Crowning Lady Liberty

Turtle Transit fashions a world record-breaking crown.

In launching its new kids’ BK Crown Program and celebrating the redesign of the quick-service restaurant’s kid’s meal box and iconic crown, Burger King set out to create the world’s largest crown – and offer it up to none other than the Statue of Liberty.

The agencies leading the royal creation, Coyne PR and Grand Central Marketing, reached out to “innovator in the field of unexpected advertising” Turtle Transit, based in Massachusetts. Burger King called for an oversized aluminum replica of its well-known BK crown and children’s meal box, which would sit alongside Lady Liberty.

“We approach every project with a simple motto: ‘If our clients can dream it up, we can build it,’” says Mark Roberts, Turtle’s graphic production manager.

The project entailed several challenging elements. “First, the crown had to be a freestanding, self-supporting structure. Secondly, the crown had to be able to be disassembled for transport. And, the sizing of the crown needed to be large enough to break a world record, while still maintaining the scale of the packaging,” says Roberts.

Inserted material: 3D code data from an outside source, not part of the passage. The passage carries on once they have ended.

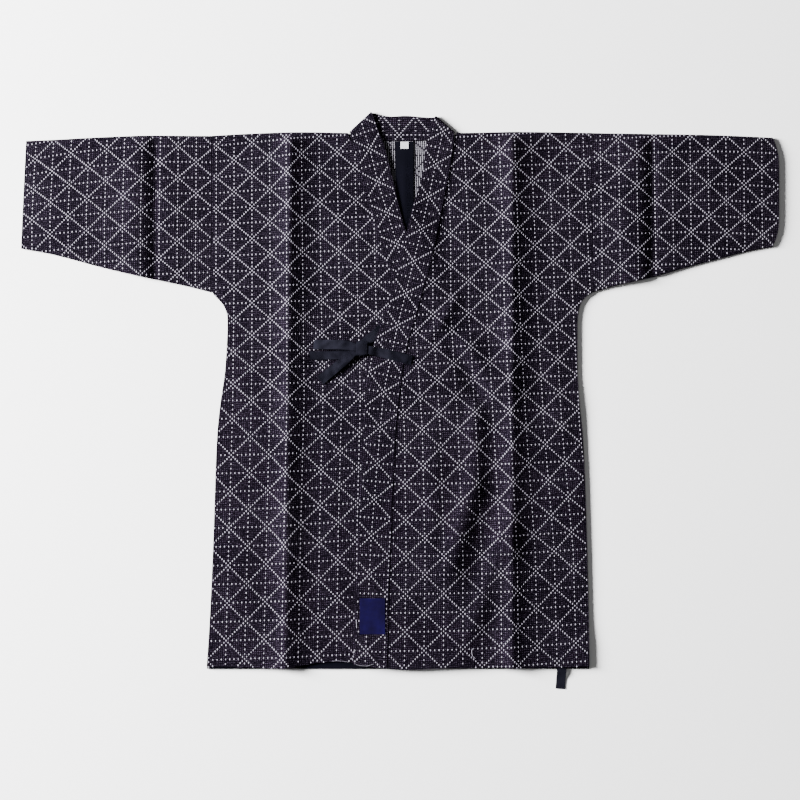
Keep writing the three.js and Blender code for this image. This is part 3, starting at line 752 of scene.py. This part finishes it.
# The ribs that run along a tape and the picks across them, as a node group: reads a place turned to
# lie along the tape and the width of a rib, and gives their shade and their height
def ribs_group():
    wire, start, end = shader_group("ribbed tape", ["Turned"], ["Rib"], ["Shade", "Height"])
    split = wire.put("ShaderNodeSeparateXYZ")
    wire.join(start.outputs["Turned"], split.inputs[0])
    pace = wire.sum("DIVIDE", 2 * math.pi, start.outputs["Rib"])
    ribs = wire.sum("SINE", wire.sum("MULTIPLY", split.outputs["Y"], pace))
    pick_pace = wire.sum("DIVIDE", pace, PICK_PITCH)
    picks = wire.sum("SINE", wire.sum("MULTIPLY", split.outputs["X"], pick_pace))
    shade = wire.sum("MULTIPLY_ADD", ribs, RIB_SHADE, BASE_SHADE)
    wire.join(wire.sum("ADD", shade, wire.sum("MULTIPLY", picks, PICK_SHADE)), end.inputs["Shade"])
    raised = wire.sum("MULTIPLY", picks, PICK_RELIEF)
    wire.join(wire.sum("ADD", ribs, raised), end.inputs["Height"])
    return wire.tree


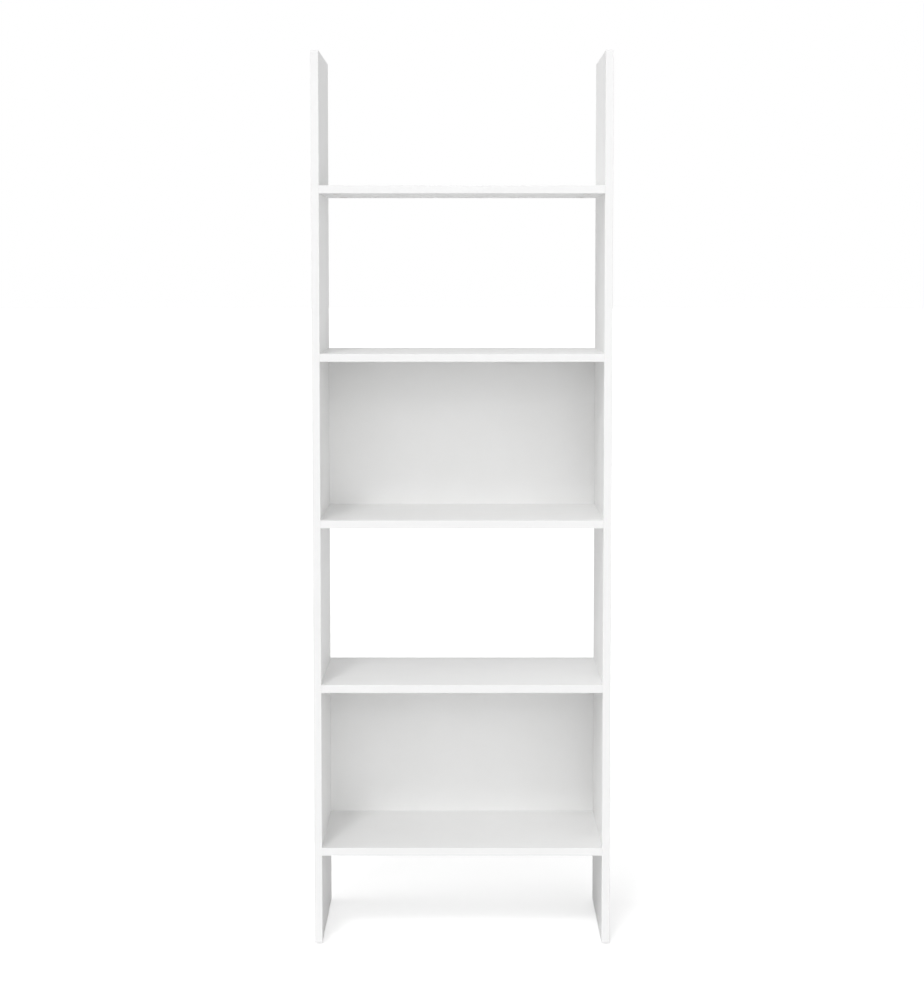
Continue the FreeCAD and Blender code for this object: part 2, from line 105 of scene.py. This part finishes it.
class Shader:
    """A node tree with one Principled shader, and short ways to add to it."""

    def __init__(self, name, color, roughness, **inputs):
        self.material = bpy.data.materials.new(name)
        self.material.use_nodes = True
        self.tree = self.material.node_tree
        self.surface = self.tree.nodes["Principled BSDF"]
        self.surface.inputs["Base Color"].default_value = (*color, 1.0)
        self.surface.inputs["Roughness"].default_value = roughness
        for label, value in inputs.items():
            self.surface.inputs[label.replace("_", " ")].default_value = value
        self.place = self.add("ShaderNodeTexCoord").outputs["Object"]

    def add(self, kind, **settings):
        node = self.tree.nodes.new(kind)
        for key, value in settings.items():
            setattr(node, key, value)
        return node

    def link(self, source, target):
        self.tree.links.new(source, target)

    def stretched(self, scale):
        """The place on the object, scaled along each axis."""
        mapping = self.add("ShaderNodeMapping")
        mapping.inputs["Scale"].default_value = scale
        self.link(self.place, mapping.inputs["Vector"])
        return mapping.outputs["Vector"]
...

Turtle Transit owner James Riseborough designed the build plan for the crown and its base. The shop fabricated the crown entirely from aluminum, while the meal box was constructed of a steel frame with an aluminum skin. Overall, the 15 x 19 foot structure had a circumference of 60 feet and weighed in at more than 1000 pounds.

With the structure built, it was time to create the graphics. Burger King supplied the artwork, which was then slightly adjusted in Adobe Illustrator CS5 to match the crown’s construction, ensuring that all of the elements would fit together properly.

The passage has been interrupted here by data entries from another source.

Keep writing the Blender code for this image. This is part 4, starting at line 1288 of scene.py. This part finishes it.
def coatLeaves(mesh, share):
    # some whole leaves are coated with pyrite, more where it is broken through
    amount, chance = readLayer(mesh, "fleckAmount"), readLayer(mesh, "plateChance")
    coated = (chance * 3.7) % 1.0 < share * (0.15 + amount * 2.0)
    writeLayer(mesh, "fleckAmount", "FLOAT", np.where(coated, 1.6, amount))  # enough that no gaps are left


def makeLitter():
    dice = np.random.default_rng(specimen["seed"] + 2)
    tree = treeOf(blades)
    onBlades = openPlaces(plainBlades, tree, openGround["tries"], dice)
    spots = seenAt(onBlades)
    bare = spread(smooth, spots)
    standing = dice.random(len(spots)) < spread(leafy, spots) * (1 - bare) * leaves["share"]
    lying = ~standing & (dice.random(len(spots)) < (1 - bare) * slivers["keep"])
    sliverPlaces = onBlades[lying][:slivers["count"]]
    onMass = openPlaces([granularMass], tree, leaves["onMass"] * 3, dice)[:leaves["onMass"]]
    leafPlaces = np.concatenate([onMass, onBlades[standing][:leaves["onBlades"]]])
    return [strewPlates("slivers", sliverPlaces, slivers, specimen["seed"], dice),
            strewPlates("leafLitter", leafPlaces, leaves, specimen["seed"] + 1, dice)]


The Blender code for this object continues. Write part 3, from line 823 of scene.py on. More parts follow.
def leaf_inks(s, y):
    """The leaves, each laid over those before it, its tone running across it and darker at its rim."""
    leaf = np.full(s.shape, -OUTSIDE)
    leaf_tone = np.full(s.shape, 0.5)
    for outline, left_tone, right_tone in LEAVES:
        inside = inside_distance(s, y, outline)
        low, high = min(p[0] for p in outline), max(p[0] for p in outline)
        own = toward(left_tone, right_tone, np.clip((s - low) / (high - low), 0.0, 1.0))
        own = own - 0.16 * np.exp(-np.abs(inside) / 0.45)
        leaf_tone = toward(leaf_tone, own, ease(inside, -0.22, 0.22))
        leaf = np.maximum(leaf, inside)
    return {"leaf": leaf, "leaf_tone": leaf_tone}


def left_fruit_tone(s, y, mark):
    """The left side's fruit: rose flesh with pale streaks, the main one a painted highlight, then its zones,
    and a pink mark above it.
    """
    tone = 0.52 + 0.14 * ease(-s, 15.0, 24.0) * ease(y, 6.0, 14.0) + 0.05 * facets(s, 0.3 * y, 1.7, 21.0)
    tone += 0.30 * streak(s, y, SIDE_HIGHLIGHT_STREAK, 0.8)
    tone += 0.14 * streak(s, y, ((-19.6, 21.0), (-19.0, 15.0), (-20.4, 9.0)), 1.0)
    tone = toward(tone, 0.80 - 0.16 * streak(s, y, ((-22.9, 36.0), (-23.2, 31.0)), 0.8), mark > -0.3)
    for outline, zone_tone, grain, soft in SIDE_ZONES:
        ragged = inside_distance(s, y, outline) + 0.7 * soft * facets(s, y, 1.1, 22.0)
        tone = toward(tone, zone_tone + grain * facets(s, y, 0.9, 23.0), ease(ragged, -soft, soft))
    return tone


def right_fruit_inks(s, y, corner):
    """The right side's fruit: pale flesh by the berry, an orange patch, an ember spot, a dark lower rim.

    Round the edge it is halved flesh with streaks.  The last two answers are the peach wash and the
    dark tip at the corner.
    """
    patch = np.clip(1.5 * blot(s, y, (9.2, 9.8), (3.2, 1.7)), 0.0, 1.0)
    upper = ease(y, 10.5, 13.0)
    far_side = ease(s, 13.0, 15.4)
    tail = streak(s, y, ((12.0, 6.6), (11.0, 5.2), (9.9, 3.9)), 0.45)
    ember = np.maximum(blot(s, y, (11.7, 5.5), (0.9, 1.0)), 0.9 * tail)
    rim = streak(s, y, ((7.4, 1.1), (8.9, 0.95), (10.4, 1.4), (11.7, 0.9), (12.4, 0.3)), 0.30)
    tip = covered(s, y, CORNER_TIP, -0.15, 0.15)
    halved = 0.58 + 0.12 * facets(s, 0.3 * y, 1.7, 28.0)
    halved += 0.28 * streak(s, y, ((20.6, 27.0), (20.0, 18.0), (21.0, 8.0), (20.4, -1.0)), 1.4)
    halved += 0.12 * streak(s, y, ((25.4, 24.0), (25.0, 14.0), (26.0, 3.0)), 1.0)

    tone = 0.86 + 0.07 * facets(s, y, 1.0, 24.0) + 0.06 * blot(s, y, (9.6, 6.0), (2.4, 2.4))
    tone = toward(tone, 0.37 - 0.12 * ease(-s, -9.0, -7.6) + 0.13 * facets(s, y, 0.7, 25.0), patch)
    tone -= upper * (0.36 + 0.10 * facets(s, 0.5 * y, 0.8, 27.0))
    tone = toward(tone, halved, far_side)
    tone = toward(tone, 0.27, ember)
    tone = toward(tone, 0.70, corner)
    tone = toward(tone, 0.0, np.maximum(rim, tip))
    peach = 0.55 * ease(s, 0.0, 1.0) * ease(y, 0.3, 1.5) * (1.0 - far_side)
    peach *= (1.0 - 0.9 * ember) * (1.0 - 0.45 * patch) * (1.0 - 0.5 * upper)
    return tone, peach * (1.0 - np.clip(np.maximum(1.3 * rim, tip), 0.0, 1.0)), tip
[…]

Because Burger King wanted the colors and finish of the oversized crown to match that of its smaller counterpart, color matching had to be spot-on, says Roberts. “The first color test off the HP Designjet L25500 was right on the money. The color matched perfectly, which was great considering we had very little time for several rounds of proofing. The client approved it on the first round. The proofing done was on the same materials used in the final project for color accuracy with the final product.”

The graphics were printed with an HP Designjet L25500 and Onyx RIP onto 3M Controltac IJ160 and Scotchal IJ40. Using a Seal 62 Pro S laminator, Turtle then applied 3M Scotchcal 8509 luster laminate.
One installer, Roberts himself, handled the graphics’ installation at the shop, wrapping both the crown and the base. “The deck, which is the children’s meal box on which the crown sits, had an aluminum skin and there were few places to stand while installing the graphics. It was like walking on a balance beam,” says Roberts.

The wrapped crown and kid’s meal box were then disassembled, transported to Staten Island, and put together again onsite. The entire structure was assembled on a 30 x 90-foot barge that was pulled up the Hudson River by a large tug boat. Once on site, a second tug boat was used to help hold the barge in place.

The crown was showcased during a media event, at which Burger King donated $125,000 to the Statue of Liberty restoration fund in celebration of Lady Liberty’s 125th birthday. Turtle Transit stayed on scene to make sure the event ran smoothly and to disassemble the crown at the event’s end.